Adds complexity to the system and can make it more difficult to test and debug. In most cases, you should develop and test the application without caching and then enable caching options during the performance-tuning phase.
Requires additional security considerations. This implication of caching is often overlooked. When a Web server is processing concurrent requests for confidential information from multiple users, it is important to avoid crossover between these requests. Because the page cache is a global entity, an improperly configured page cache may deliver a page to the browser that was originally rendered for another user. This may not be an issue with weather forecasts, but would pose a serious problem if, for example, the system displayed a user's bank statement to another user.
Can produce dramatically inconsistent response times. Although delivering pages quickly in 99 percent of the cases is surely better than delivering slow pages every time, a caching strategy that is over-optimized for cache hits and under-optimized for cache misses can cause sporadic timeouts. This concern is particularly relevant for Web services as opposed to simple HTML pages.
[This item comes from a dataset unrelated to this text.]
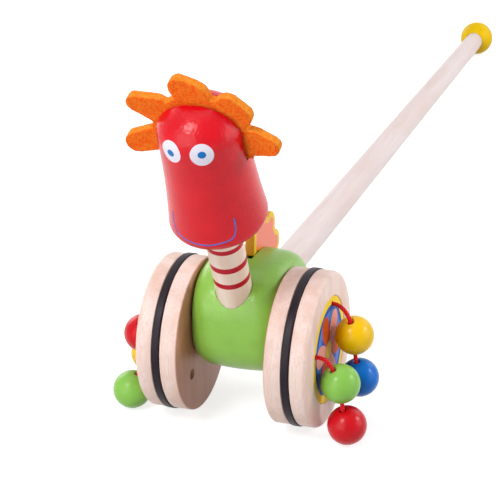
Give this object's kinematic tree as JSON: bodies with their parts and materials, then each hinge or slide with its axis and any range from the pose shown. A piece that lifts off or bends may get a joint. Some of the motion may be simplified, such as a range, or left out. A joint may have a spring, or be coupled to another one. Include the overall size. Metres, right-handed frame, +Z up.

The following patterns describe various strategies for implementing Page Cache:
Implementing Page Cache in ASP.NET Using Absolute Expiration. This pattern inserts a directive into each page that is to be cached. The directive specifies the refresh interval in seconds. The refresh interval does not depend on external events, and the cache cannot be flushed.
Sliding Expiration Caching. This pattern is similar to Absolute Expiration in that the page is valid for a specified time. However, the refresh interval is reset on each request. For example, you could use Sliding Expiration Caching to cache a page for a maximum of 10 minutes. As long as requests for the page are made within 10 minutes, the expiration is postponed for another 10 minutes.